## What you will do
Select the lines below containing the word "from".

## Material to process

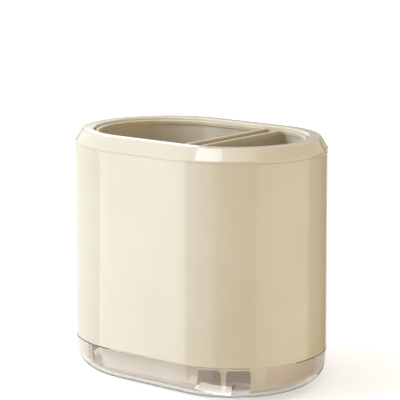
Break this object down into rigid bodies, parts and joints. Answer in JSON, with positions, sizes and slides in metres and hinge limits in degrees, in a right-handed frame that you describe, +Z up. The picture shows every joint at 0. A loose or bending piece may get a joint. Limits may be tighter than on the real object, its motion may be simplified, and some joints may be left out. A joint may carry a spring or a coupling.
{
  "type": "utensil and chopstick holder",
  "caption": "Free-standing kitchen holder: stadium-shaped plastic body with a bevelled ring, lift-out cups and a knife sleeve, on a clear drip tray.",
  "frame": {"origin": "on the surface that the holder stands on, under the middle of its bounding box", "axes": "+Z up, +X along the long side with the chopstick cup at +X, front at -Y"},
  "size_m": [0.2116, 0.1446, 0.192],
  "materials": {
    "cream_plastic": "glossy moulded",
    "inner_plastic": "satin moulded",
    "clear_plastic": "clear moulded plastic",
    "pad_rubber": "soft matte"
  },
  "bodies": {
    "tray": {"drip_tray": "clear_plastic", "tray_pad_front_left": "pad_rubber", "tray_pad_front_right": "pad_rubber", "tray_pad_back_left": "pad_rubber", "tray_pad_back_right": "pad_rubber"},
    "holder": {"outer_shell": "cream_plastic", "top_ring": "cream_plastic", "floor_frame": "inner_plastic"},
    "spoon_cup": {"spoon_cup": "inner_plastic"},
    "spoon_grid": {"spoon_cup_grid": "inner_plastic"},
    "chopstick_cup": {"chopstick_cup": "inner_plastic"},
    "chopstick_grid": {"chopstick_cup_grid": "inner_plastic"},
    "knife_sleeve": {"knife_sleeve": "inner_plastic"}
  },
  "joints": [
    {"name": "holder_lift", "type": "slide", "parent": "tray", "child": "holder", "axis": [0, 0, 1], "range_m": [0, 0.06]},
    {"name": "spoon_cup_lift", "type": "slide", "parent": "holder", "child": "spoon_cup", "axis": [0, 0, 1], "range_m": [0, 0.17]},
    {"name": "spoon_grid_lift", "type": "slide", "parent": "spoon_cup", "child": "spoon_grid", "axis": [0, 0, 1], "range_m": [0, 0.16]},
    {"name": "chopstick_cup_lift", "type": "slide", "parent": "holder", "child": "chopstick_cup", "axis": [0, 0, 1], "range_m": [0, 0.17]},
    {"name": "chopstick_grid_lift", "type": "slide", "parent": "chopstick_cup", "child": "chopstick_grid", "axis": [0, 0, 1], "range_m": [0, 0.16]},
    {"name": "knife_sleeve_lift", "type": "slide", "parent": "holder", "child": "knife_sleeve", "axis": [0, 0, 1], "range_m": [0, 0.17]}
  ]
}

---

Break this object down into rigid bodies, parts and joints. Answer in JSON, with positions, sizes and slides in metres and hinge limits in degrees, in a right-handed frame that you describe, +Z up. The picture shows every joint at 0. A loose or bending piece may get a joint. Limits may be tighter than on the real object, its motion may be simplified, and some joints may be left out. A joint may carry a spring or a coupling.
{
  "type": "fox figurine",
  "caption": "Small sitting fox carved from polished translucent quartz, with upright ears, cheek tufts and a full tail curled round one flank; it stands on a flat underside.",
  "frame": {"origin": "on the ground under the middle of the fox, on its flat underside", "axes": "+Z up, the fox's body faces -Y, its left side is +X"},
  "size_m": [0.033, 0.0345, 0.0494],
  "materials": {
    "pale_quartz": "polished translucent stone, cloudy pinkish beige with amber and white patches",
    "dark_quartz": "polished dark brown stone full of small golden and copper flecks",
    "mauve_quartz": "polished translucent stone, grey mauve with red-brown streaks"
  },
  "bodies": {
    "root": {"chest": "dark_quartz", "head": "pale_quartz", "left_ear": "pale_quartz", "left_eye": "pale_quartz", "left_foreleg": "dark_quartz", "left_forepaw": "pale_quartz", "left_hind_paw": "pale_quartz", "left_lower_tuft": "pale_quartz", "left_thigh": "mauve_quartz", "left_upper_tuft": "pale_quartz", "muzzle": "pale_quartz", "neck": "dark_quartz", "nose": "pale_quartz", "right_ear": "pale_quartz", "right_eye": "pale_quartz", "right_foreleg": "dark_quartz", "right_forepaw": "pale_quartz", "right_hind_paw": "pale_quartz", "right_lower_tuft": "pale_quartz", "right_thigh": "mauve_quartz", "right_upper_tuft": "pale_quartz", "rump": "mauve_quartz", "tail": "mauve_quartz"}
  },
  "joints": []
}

---

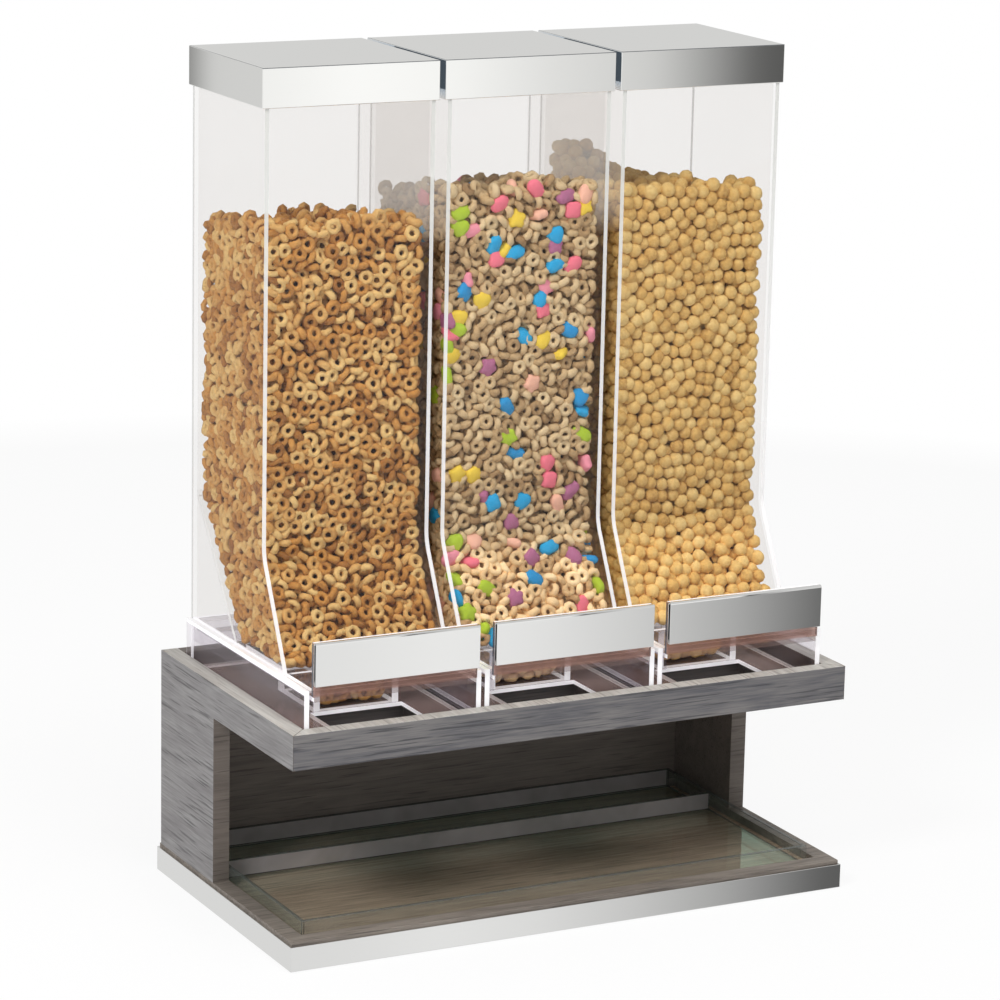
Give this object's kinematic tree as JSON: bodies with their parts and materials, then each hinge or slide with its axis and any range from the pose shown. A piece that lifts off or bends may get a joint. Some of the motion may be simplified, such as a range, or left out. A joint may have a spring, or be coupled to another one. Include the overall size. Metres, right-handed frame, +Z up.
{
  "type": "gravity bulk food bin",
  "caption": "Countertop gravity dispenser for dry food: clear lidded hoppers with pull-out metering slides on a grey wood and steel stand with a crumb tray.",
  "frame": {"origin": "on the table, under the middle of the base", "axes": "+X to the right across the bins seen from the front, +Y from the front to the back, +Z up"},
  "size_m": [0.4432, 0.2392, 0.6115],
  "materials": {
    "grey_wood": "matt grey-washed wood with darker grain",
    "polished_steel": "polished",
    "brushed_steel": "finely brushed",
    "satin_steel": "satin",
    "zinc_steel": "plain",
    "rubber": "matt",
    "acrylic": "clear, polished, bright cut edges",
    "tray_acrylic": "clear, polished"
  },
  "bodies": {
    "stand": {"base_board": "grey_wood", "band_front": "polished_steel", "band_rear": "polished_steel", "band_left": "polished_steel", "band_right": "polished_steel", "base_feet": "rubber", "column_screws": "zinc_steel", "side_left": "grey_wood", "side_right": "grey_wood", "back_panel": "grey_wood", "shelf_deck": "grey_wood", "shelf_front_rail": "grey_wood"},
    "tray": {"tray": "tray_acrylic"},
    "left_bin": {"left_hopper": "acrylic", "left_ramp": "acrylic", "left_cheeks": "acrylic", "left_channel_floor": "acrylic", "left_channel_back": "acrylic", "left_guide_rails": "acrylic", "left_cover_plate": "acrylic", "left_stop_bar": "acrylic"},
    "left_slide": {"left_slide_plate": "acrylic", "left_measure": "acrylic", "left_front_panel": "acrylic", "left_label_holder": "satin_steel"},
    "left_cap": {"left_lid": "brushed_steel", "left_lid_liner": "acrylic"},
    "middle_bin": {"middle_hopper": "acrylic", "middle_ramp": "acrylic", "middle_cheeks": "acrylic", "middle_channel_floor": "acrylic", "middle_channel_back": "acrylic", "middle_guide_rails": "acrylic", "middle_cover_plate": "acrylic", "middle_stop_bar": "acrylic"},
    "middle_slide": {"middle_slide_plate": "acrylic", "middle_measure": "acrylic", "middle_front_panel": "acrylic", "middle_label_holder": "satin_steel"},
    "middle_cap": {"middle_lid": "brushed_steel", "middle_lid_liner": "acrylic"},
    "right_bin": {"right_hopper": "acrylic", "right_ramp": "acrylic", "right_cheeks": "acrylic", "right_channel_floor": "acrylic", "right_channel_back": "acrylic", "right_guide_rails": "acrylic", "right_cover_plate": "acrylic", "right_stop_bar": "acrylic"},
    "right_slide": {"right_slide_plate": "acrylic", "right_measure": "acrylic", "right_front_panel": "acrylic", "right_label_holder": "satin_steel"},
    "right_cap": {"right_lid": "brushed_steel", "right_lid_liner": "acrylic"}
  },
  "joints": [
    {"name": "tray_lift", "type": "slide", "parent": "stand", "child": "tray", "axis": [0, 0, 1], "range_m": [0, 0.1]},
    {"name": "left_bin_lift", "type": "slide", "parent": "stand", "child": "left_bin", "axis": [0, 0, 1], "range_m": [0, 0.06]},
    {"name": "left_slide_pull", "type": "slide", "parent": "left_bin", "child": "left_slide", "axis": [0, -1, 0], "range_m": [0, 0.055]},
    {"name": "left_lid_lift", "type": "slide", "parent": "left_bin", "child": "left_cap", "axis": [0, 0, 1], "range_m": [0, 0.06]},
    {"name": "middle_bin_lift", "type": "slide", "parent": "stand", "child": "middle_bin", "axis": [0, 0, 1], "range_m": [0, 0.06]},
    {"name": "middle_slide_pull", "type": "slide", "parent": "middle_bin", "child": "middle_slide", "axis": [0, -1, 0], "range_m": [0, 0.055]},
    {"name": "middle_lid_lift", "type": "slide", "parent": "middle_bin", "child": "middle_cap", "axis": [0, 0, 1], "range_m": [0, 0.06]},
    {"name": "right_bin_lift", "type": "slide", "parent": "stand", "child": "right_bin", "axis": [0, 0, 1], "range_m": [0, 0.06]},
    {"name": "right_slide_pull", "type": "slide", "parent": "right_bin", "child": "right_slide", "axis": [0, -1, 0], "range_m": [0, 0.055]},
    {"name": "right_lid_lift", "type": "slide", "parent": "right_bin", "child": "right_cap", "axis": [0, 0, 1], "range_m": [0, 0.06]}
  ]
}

## Response
  "caption": "Small sitting fox carved from polished translucent quartz, with upright ears, cheek tufts and a full tail curled round one flank; it stands on a flat underside.",
Give this object's kinematic tree as JSON: bodies with their parts and materials, then each hinge or slide with its axis and any range from the pose shown. A piece that lifts off or bends may get a joint. Some of the motion may be simplified, such as a range, or left out. A joint may have a spring, or be coupled to another one. Include the overall size. Metres, right-handed frame, +Z up.
  "frame": {"origin": "on the table, under the middle of the base", "axes": "+X to the right across the bins seen from the front, +Y from the front to the back, +Z up"},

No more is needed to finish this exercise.